-- START DATASET CONTENT --

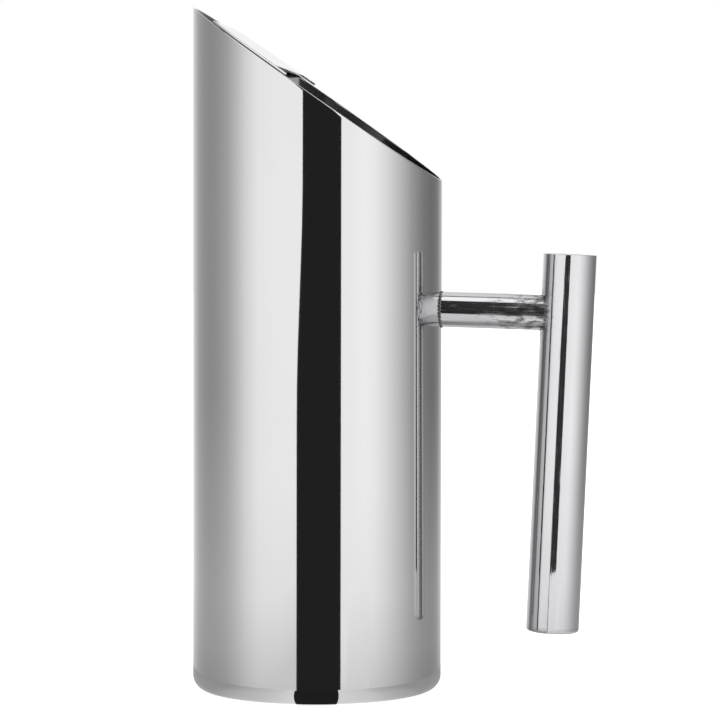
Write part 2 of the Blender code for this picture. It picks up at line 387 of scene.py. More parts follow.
@dataclass(frozen=True)
class SteelFinish:
    """A stainless steel surface: how it was polished, and the marks that this leaves.

    The steel is a bare metal, so it keeps the default IOR and is all reflection. Low roughness
    shows the room sharply. Fine lines in the bump smear highlights across the grain, and a slow
    wave in the sheet bends them a little, as on any thin rolled tube. The lines are drawn coarser
    than real polishing lines, so that they show.
    """

    name: str
    colour: str
    roughness: float
    haze: float
    grain: Grain
    line_width_mm: float
    line_length_mm: float
    line_depth_mm: float
    wave_length_mm: float
    wave_depth_mm: float
    scratches: float = 0.0
    film: float = 0.0
    patch: WornPatch | None = None

    def lines(self, tree: NodeTree, point: NodeSocket) -> NodeSocket:
        """Fine polishing lines.

        Args:
            tree: the material's nodes.
            point: the coordinates that the lines follow.

        Returns:
            A value round 0.5 that changes fast across the grain and slowly along it.
        """
        across = 1.0 / (self.line_width_mm * MM)
        along = 1.0 / (self.line_length_mm * MM)
        scale = [across if part else along for part in self.grain.value]
        stretched = add(tree, "Mapping", {"Scale": scale}, {"Vector": point})
        return add(tree, "TexNoise", {"Scale": 1.0, "Detail": 3.0, "Roughness": 0.6},
                   {"Vector": stretched.outputs["Vector"]}).outputs["Fac"]

    def scratch_mask(self, tree: NodeTree, point: NodeSocket) -> NodeSocket:
        """A few longer hairline scratches that lean across the grain.

        Args:
            tree: the material's nodes.
            point: the coordinates that the scratches follow.

        Returns:
            1 in a scratch and 0 outside it.
        """
        across, along = SCRATCHES_PER_METRE
        scale = [across if part else along for part in self.grain.value]
        lean = add(tree, "Mapping", {"Rotation": SCRATCH_LEAN, "Scale": scale}, {"Vector": point})
        hair = add(tree, "TexNoise", {"Scale": 1.0, "Detail": 1.0}, {"Vector": lean.outputs["Vector"]})
        return add(tree, "MapRange", {"From Min": SCRATCH_CUT[0], "From Max": SCRATCH_CUT[1]},
                   {"Value": hair.outputs["Fac"]}).outputs["Result"]

    def shade(self, tree: NodeTree, shader: Node, point: NodeSocket) -> None:
        """Wire colour, roughness and relief into the shader.

        Args:
            tree: the material's nodes.
            shader: its Principled BSDF.
            point: the piece's coordinates.
        """
        lines = self.lines(tree, point)
        slow = add(tree, "TexNoise", {"Scale": 1.0 / (self.wave_length_mm * MM), "Detail": 1.5},
                   {"Vector": point}).outputs["Fac"]
        low = self.roughness
        rough = add(tree, "MapRange", {"To Min": low, "To Max": low + self.haze}, {"Value": lines})
        result = rough.outputs["Result"]
        if self.scratches:
            mask = self.scratch_mask(tree, point)
            worn = add(tree, "Math", {"operation": "MULTIPLY", 1: self.scratches}, {0: mask})
            result = add(tree, "Math", {"operation": "ADD"}, {0: result, 1: worn.outputs[0]}).outputs[0]
        if self.patch:
            share = self.patch.share(tree, point)
            result = add(tree, "Math", {"operation": "MULTIPLY_ADD", 1: self.patch.haze},
                         {0: share, 2: result}).outputs[0]
        tree.links.new(result, shader.inputs["Roughness"])
        wave = add(tree, "Bump", {"Strength": 1.0, "Distance": self.wave_depth_mm * MM}, {"Height": slow})
        relief = add(tree, "Bump", {"Strength": 1.0, "Distance": self.line_depth_mm * MM},
                     {"Height": lines, "Normal": wave.outputs["Normal"]})
        tree.links.new(relief.outputs["Normal"], shader.inputs["Normal"])
        tint = add(tree, "MapRange", {"To Min": TINT_LOW, "To Max": 1.0}, {"Value": slow})
        colour = add(tree, "Mix", {"data_type": "RGBA", "blend_type": "MULTIPLY", "Factor": 1.0,
                                   6: linear(self.colour)}, {7: tint.outputs["Result"]})
        shown = colour.outputs[2]
        if self.patch and self.patch.stain:
            smudges = self.patch.smudges(tree, point, share)
            shown = add(tree, "Mix", {"data_type": "RGBA", "blend_type": "MULTIPLY", "Factor": 1.0},
                        {6: shown, 7: smudges}).outputs[2]
        tree.links.new(shown, shader.inputs["Base Color"])

    def material(self) -> Material:
        """Make the finish as a material.

        Returns:
            The material.
        """
        material = bpy.data.materials.new(self.name)
        material.use_nodes = True
        tree = material.node_tree
        shader = tree.nodes["Principled BSDF"]
        shader.inputs["Metallic"].default_value = 1.0
        shader.inputs["Coat Weight"].default_value = self.film
        shader.inputs["Coat Roughness"].default_value = FILM_ROUGHNESS
        self.shade(tree, shader, add(tree, "TexCoord").outputs["Object"])
        return material


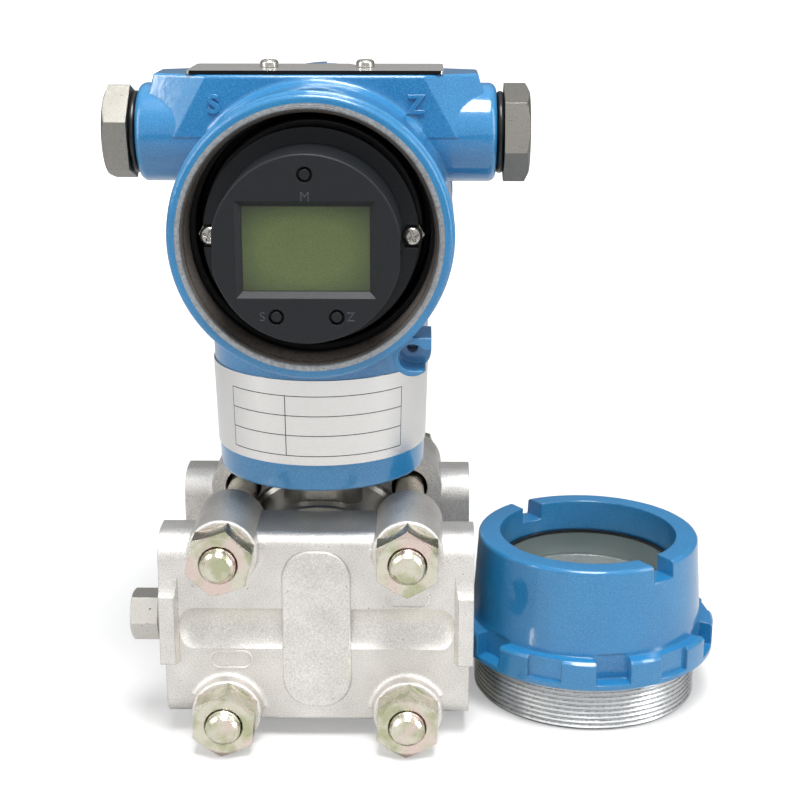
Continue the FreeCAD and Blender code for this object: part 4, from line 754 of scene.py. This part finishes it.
def studioFloor():
    # a sheet of white paper that keeps the object's shadow near it
    selectNone()
    bpy.ops.mesh.primitive_plane_add(size=paper["size"], location=(0, 0, 0))
    floor = bpy.context.active_object
    floor.name = "studio_floor"
    material, tree, shader, place = newMaterial(
        "white_studio_paper", Base_Color=hexColour(paper["colour"]), Roughness=paper["roughness"],
        Specular_IOR_Level=paper["shine"], Emission_Color=white)
    away = vectors(tree, "LENGTH", place, output="Value")
    seen = addNode(tree, "ShaderNodeLightPath").outputs["Is Camera Ray"]
    glow = sums(tree, "MULTIPLY", seen, remap(tree, away, *paper["fade"], *paper["glow"]))
    tree.links.new(glow, shader.inputs["Emission Strength"])
    floor.data.materials.append(material)

# what the room shows to polished faces: bright behind the camera and above, darker behind the object
room = {"ambient": 0.3, "across": (-0.3, 0.6, 0.9, 0.15), "ceiling": (0.4, 0.9, 0.2, 0.9)}

def studioWorld():
    world = bpy.data.worlds.new("white_studio")
    bpy.context.scene.world = world
    world.use_nodes = True
    tree = world.node_tree
    background = tree.nodes["Background"]
    rays = addNode(tree, "ShaderNodeLightPath").outputs
    direction = addNode(tree, "ShaderNodeTexCoord").outputs["Generated"]
    across = remap(tree, component(tree, direction, "Y"), *room["across"])
    ceiling = remap(tree, component(tree, direction, "Z"), *room["ceiling"])
    mirrored = sums(tree, "MAXIMUM", rays["Is Glossy Ray"], rays["Is Transmission Ray"])
    shown = sums(tree, "MULTIPLY", mirrored, sums(tree, "MAXIMUM", across, ceiling))
    plain = sums(tree, "MULTIPLY", sums(tree, "SUBTRACT", 1.0, mirrored), room["ambient"])
    soft = sums(tree, "ADD", shown, plain)
    tree.links.new(sums(tree, "MAXIMUM", soft, rays["Is Camera Ray"]), background.inputs["Strength"])
    background.inputs["Color"].default_value = white

# two tall strip lights at the sides and a large one overhead, in metres and watts
studio = {
    "left": {"place": (-0.75, -0.35, 0.45), "size": (0.1, 0.9), "power": 2.8},
    "right": {"place": (0.80, -0.30, 0.45), "size": (0.12, 0.9), "power": 3.3},
    "top": {"place": (0.05, -0.30, 0.95), "size": (0.36, 0.45), "power": 10},
}
lampTarget = Vector((0, 0, 0.1))

def softbox(name, place, size, power):
    selectNone()
    bpy.ops.object.light_add(type="AREA", location=place)
    lamp = bpy.context.active_object
    lamp.name = "softbox_" + name
    lamp.data.shape = "RECTANGLE"
    lamp.data.size, lamp.data.size_y = size
    lamp.data.energy = power
    aim = lampTarget - Vector(place)
    lamp.rotation_euler = aim.to_track_quat("-Z", "Y").to_euler()

studioFloor()
studioWorld()
for name, lamp in studio.items():
    softbox(name, **lamp)

camera = {
    "fromNeckMm": (30.1, -457.5, 225.6),  # from the foot of the neck's axis, on the ground
    "lens": 72,  # mm
    "sensor": 36,  # mm
    "pitch": 73.71,  # degrees up from straight down
    "yaw": 0.86,  # degrees to the left
}
selectNone()
bpy.ops.object.camera_add(
    location=Vector((neck.x, neck.y, 0)) + Vector(camera["fromNeckMm"]) * mm,
    rotation=(math.radians(camera["pitch"]), 0, math.radians(camera["yaw"])))
view = bpy.context.active_object
view.data.lens = camera["lens"]
view.data.sensor_width = camera["sensor"]
bpy.context.scene.camera = view
bpy.context.scene.view_settings.view_transform = "Standard"
print("studio lit")
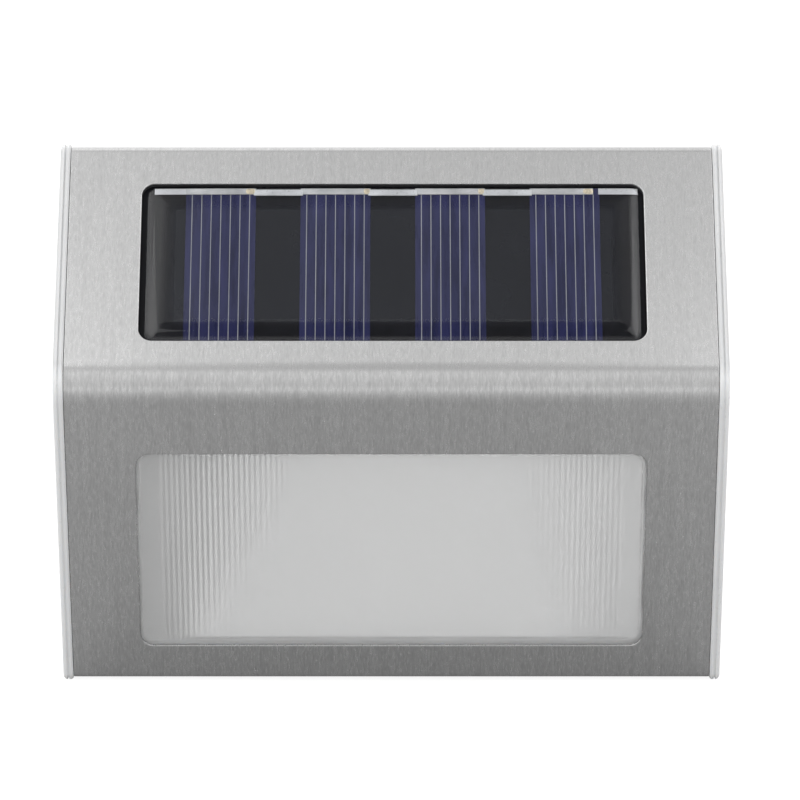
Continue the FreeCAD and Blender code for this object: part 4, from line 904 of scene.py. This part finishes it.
lamps = {  # place, target, width, height, radiance
    "sideLeft": ((-0.255, 0.0, 0.28), (-0.22, 0.0, 0.0), 0.25, 0.20, 0.9),
    "sideRight": ((0.255, 0.0, 0.28), (0.22, 0.0, 0.0), 0.25, 0.20, 0.9),
    "frontLeft": ((-0.125, -0.16, 0.29), (-0.11, -0.15, 0.0), 0.13, 0.08, 1.05),
    "frontRight": ((0.125, -0.16, 0.29), (0.11, -0.15, 0.0), 0.13, 0.08, 1.05),
    "frontStrip": ((0.0, -0.134, 0.295), (0.0, -0.134, 0.0), 0.13, 0.014, 0.8),
}


def makeFloor():
    # pale paint that keeps the object's shadow; it glows up to white for the camera, further out for gloss and glass,
    # and softly for every ray, a little less close to the object; the glow that is lower near the object, and missing
    # there for gloss and glass, is painted shade around it
    p = studio
    half, z = p["floorHalf"], p["floorZ"]
    points = np.array([[-half, -half, z], [half, -half, z], [half, half, z], [-half, half, z]])
    floor = makePiece("floor", points, [[0, 1, 2, 3]], closed=False)
    material, nodes, links, shader, output = startMaterial("floorPaint")
    nodes.remove(shader)
    paint = nodes.new("ShaderNodeBsdfDiffuse")
    paint.inputs["Color"].default_value = (p["floorPaint"],) * 3 + (1.0,)
    place = objectPlace(nodes)
    distance = addVectorMath(nodes, links, "LENGTH", place)
    mirrored = addRange(nodes, links, distance, 0.0, p["glowMirrored"], *p["glowReach"])
    stretched = addVectorMath(nodes, links, "MULTIPLY", place, constant=p["glowStretch"])
    near, far, dip, full = p["glowDip"]
    low, high = dip * p["glowSoft"], full * p["glowSoft"]
    always = addRange(nodes, links, addVectorMath(nodes, links, "LENGTH", stretched), low, high, near, far)
    path = nodes.new("ShaderNodeLightPath")
    bent = addMath(nodes, links, "MAXIMUM", path.outputs["Is Glossy Ray"], path.outputs["Is Transmission Ray"])
    unseen = addMath(nodes, links, "MULTIPLY_ADD", bent, mirrored, always)
    strength = addMath(nodes, links, "MULTIPLY_ADD", path.outputs["Is Camera Ray"], p["glowSeen"], unseen)
    glow = nodes.new("ShaderNodeEmission")
    links.new(strength, glow.inputs["Strength"])
    both = nodes.new("ShaderNodeAddShader")
    links.new(paint.outputs["BSDF"], both.inputs[0])
    links.new(glow.outputs["Emission"], both.inputs[1])
    links.new(both.outputs["Shader"], output.inputs["Surface"])
    floor.data.materials.append(material)


def makeWorld():
    # pale tent whose tone depends on direction alone: darker low down, overhead, to the right and in the patch where
    # the camera stands, paler in a band high on each side and a little from behind; the camera itself sees white
    p = studio
    world = bpy.data.worlds.new("studio")
    bpy.context.scene.world = world
    world.use_nodes = True
    nodes, links = world.node_tree.nodes, world.node_tree.links
    nodes.clear()

    def spread(value, first, last, reach):
        return addRange(nodes, links, value, first, last, *reach)

    def times(first, second):
        return addMath(nodes, links, "MULTIPLY", first, second)

    x, y, up = addAxes(nodes, links, nodes.new("ShaderNodeTexCoord").outputs["Generated"])
    patch = times(spread(up, 0.0, 1.0, p["cameraLow"]), spread(up, 1.0, 0.0, p["cameraHigh"]))
    patch = times(patch, spread(addMath(nodes, links, "ABSOLUTE", x), 1.0, 0.0, p["cameraSide"]))
    patch = times(patch, spread(y, 1.0, 0.0, p["cameraFront"]))
    tent = spread(up, p["tentTone"], p["topTone"], p["topFrom"])
    tent = times(tent, spread(up, p["lowTone"], 1.0, p["lowFrom"]))
    tent = times(tent, spread(up, 1.0, p["overTone"], p["overFrom"]))
    tent = times(tent, spread(x, 1.0, p["topLeanTone"], p["topLean"]))
    for sign, tone, reach in zip((-1.0, 1.0), p["sideTone"], p["sideFrom"]):
        away = times(x, sign)
        side = times(spread(away, 0.0, tone, reach), spread(away, 1.0, 0.0, p["sideEnd"]))
        tent = addMath(nodes, links, "ADD", tent, times(side, spread(up, 0.0, 1.0, p["sideUp"])))
    behind = spread(y, 0.0, p["backTone"], p["backFacing"])
    shade = spread(patch, 1.0, p["cameraTone"] / p["tentTone"], (0.0, 1.0))
    output = nodes.new("ShaderNodeOutputWorld")
    soft = nodes.new("ShaderNodeBackground")
    links.new(times(addMath(nodes, links, "ADD", tent, behind), shade), soft.inputs["Strength"])
    seen = nodes.new("ShaderNodeBackground")
    for background in (soft, seen):
        background.inputs["Color"].default_value = (1.0, 1.0, 1.0, 1.0)
    byCamera = nodes.new("ShaderNodeLightPath").outputs["Is Camera Ray"]
    mixed = addMixShader(nodes, links, byCamera, soft.outputs["Background"], seen.outputs["Background"])
    links.new(mixed, output.inputs["Surface"])


def addLamp(name, place, target, width, height, radiance):
    # power = radiance x pi x area
    lamp = bpy.data.lights.new(name, "AREA")
    lamp.shape = "RECTANGLE"
    lamp.size, lamp.size_y, lamp.energy = width, height, radiance * math.pi * width * height
    holder = bpy.data.objects.new(name, lamp)
    holder.visible_camera = False
    bpy.context.scene.collection.objects.link(holder)
    direction = np.array(target) - np.array(place)
    pitch = math.atan2(math.hypot(direction[0], direction[1]), -direction[2])
    turn = math.atan2(-direction[0], direction[1])
    holder.location = place
    holder.rotation_euler = (pitch, 0.0, turn)


makeFloor()
makeWorld()
for lampName, lampPlace in lamps.items():
    addLamp(lampName, *lampPlace)

view = {"lens": 225.0, "sensor": 36.0, "place": (0.00153, -0.8847, 0.1888), "pitch": 78.0, "far": 20.0}
camera = bpy.data.objects.new("camera", bpy.data.cameras.new("camera"))
bpy.context.scene.collection.objects.link(camera)
camera.data.lens = view["lens"]
camera.data.sensor_width = view["sensor"]
camera.location = view["place"]
camera.rotation_euler = (math.radians(view["pitch"]), 0.0, 0.0)
camera.data.clip_end = view["far"]
bpy.context.scene.camera = camera
bpy.context.scene.view_settings.view_transform = "Standard"
print("studio ready")

bpy.context.view_layer.update()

-- END DATASET CONTENT --

▶ **TASK PROMPT**: Track down the lines that include the word "finishes" and copy them.

▶ **RESULT OF THIS TASK**:
Continue the FreeCAD and Blender code for this object: part 4, from line 754 of scene.py. This part finishes it.
Continue the FreeCAD and Blender code for this object: part 4, from line 904 of scene.py. This part finishes it.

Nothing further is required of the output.